Comments for Complexity or Edge Cases
I’ve seen three main reasons for commenting code in professional codebases. The first normally occurs around a particularly complex bit of code, sometimes written to handle edge cases. Generally speaking, software engineers generally write straightforward code, similar to other code paths. However, every once in a while, someone has to solve a particular nuanced business case, handle a weird edge case, or use a rarely used piece of a programming language/framework/library. It might be necessary to write comments in your code to let future users know what you are doing and why. One example from my recent work, I had to write some complex date and datetime manipulation logic for scheduling. This was a little more complex than the day to day work of CRUD operations, so it made sense to write comments about what the code was doing and why. It also had a lot of edge cases that required proper code documentation as well. This allows future code readers to know why the code has added complexity and what it is trying to accomplish. Below is an example of a nuanced business function. The TLDR is that the function takes a date and a day of the week, the date can be the same day of the week or an earlier date. If it’s an earlier date we want to push it forward to the right day of the week (in practice this is explained in the functions documentation).
def push_forward_to_correct_day(%Date{} = date, day_of_week) do
# gets the numerical day of week expected to send on value [1,7](mon-sun)
numerical_day_scheduled = Timex.day_to_num(day_of_week)
case Timex.weekday(date) do
# the previous date was pushed back to a date in the same week, let's shift to the same day of the week
date_day_of_week when date_day_of_week < numerical_day_scheduled ->
Timex.shift(date, days: numerical_day_scheduled - date_day_of_week)
# the previous date was pushed back to the previous week, let's push it forward to the correct day of the week
# we do this by pushing it forward to the correct week, then subtracting days
date_day_of_week when date_day_of_week > numerical_day_scheduled ->
Timex.shift(date, weeks: 1, days: -(date_day_of_week - numerical_day_scheduled))
# the previous date was on the correct day of the week, do nothing
date_day_of_week when date_day_of_week == numerical_day_scheduled ->
date
end
end
Comments for TODOs
Another reason for commenting code is leaving TODOs or other notes for things that weren’t handled yet but should be. This isn’t something I necessarily agree with, and think engineers should strive to limit as much as possible. TODOs in general should be seen as technical debt since you are aware of something more that you could do to improve your codebase. TODOs are a good way to callout things that need to be done, but more often than not, they will not be handled in a timely manner and if they could be handled with a little more time you should do your best to handle it.

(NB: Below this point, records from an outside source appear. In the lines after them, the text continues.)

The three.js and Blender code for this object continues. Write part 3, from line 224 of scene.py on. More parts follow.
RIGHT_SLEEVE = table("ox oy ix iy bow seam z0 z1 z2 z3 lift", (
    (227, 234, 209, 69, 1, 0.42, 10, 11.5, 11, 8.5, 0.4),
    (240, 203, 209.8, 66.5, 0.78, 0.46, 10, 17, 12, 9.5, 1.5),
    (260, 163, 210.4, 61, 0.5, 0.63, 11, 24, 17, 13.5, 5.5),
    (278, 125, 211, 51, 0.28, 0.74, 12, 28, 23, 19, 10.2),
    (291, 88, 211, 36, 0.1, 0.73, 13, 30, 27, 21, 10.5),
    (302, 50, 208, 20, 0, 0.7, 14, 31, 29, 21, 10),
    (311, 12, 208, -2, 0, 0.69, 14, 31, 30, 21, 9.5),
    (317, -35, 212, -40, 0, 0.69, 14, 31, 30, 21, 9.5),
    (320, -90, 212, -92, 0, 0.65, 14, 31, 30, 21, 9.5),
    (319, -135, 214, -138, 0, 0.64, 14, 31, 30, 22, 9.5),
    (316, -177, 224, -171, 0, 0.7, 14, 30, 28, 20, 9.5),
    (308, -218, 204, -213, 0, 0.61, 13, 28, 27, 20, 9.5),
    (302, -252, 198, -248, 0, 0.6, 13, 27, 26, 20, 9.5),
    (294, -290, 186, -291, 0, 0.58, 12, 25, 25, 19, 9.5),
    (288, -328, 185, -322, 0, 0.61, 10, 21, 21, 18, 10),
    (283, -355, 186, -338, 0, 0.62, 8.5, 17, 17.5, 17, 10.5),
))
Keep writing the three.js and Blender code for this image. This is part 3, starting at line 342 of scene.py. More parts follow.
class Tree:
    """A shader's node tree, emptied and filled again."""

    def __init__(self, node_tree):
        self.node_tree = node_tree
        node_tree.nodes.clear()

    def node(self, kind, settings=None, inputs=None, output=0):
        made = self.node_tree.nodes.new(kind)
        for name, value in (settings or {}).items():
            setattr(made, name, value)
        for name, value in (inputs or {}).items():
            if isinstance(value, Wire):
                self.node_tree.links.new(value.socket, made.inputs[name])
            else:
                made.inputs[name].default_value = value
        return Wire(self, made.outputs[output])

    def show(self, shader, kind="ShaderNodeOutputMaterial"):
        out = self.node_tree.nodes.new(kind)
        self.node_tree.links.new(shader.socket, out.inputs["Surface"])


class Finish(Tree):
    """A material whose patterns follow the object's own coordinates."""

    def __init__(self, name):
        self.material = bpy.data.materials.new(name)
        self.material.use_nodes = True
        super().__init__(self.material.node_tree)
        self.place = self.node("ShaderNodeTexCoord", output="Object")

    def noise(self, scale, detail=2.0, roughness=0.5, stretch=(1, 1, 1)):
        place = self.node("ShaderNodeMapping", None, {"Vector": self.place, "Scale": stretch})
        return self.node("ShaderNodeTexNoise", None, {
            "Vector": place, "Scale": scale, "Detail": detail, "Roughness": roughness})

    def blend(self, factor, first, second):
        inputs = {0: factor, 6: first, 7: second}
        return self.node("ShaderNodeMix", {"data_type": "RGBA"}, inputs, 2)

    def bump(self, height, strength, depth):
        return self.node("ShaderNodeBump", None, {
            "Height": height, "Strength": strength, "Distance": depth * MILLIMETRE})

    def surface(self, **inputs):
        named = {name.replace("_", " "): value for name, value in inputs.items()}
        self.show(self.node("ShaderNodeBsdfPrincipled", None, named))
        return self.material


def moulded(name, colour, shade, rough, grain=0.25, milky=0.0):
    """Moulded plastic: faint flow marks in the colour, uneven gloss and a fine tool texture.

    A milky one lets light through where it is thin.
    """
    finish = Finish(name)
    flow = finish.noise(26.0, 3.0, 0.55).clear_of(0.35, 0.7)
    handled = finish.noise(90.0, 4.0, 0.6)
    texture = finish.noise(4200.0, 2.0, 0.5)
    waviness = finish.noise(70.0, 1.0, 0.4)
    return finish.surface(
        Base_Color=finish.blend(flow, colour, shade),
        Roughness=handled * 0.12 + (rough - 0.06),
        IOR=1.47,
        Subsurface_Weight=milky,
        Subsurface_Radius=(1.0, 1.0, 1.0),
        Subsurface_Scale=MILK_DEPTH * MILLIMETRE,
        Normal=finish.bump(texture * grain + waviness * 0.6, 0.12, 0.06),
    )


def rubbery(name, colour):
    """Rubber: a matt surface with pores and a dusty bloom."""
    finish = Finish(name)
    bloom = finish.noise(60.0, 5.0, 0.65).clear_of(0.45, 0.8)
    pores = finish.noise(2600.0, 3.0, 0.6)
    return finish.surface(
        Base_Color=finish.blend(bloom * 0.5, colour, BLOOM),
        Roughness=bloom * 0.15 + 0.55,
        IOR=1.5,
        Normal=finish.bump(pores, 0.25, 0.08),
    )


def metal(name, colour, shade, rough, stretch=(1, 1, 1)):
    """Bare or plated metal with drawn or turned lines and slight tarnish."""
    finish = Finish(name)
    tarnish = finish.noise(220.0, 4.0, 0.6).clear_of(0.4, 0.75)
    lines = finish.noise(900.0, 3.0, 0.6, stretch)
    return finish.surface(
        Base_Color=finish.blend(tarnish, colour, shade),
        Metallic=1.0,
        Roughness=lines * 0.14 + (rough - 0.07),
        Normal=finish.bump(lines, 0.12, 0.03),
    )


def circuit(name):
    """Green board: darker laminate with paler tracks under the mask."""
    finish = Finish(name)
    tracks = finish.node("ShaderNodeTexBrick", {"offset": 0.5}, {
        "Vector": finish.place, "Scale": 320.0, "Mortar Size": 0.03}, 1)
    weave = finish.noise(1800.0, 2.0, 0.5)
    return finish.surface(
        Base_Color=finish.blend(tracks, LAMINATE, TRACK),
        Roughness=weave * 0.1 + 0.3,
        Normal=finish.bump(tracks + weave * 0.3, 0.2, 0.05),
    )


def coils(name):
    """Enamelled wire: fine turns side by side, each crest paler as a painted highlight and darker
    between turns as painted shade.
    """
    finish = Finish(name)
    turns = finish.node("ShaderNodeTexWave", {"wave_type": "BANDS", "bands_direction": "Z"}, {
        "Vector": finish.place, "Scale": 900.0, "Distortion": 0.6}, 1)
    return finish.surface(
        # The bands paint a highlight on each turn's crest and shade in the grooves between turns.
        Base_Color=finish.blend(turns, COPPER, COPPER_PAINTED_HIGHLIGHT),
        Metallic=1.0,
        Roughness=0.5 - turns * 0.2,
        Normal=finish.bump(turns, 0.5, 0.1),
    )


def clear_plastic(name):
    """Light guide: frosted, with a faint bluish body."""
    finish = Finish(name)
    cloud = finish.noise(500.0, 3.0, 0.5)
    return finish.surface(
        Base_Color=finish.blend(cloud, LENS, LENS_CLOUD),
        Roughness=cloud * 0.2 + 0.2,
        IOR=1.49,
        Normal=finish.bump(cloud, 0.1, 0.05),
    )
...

Nevertheless, if you are in the process of developing or refactoring, it is okay to leave yourself TODOs to remember to come back to them. Startups need to move fast and therefore acquire a lot of TODOs and other tech debt, so they are common in such an environment.
# TODO: Make this function handle other currencies besides USD
def add_balances(usd_balance_amount, usd_balance_amount) do
usd_balance + usd_balance
end
Documenting your code inline
The third main reason I’ve seen in practice for commenting code is to document your code inline. Documentation in general is a whole other topic we’ll discuss next, but inline documentation is a good practice to have. This doesn’t mean commenting every line of your code, but is generally used as a way to document your functions/methods(functionality as well as parameters and return values) and modules/classes. Some languages have ways to generate documentation from inline documentation, and if you are using one of these languages take advantage of it and write documentation! Elixir is a language that is great for this because you can write method documentation and module documentation that you can auto generate and even deploy and host publicly for free. This provides a great developer experience for open source projects and can even be used to host internal documentation. Elixir even goes a step further and allows you to define and run tests for functions in your documentation, which documents your functionality with examples and adds tests. Check out an example in the Elixir codebase to see what good inline documentation looks like.
Code Documentation
Although classes focused a lot on code comments, in practice technical writing in software and CS classes really tried to get at the need for proper technical writing and documentation skills. Anything from code comments to technical design docs can be seen as documentation. Commenting your code is the first step to documenting your work, but at companies it’s important to go a step further to ensure that you have well documented code for any new engineer to learn and understand your system or codebase. Instead of focusing so much on commenting your code in line, I think it’s more valuable to write up technical documentation. A lot of the time technical design documents which are written prior to writing code and used to outline the high level approach and tradeoffs of a project or system, can be used for future developers to gain context. However, in practice systems can change from the initial design doc. Therefore it’s also important to write up documentation after finishing a project. Documentation can allow you to outline both at a high level how your code or system works, as well as go into more detail and give examples(code snippets) of how others can interact and extend your code for the future. So although it is valuable and important to learn how to write in line comments, I think it’s more important to focus on high level documentation of your code and being able to write clear, readable code. Inline auto documentation can be a part of this, but sometimes this isn’t enough or high level enough to see how multiple interweaving parts interact. So instead of writing comments throughout your code, document your code!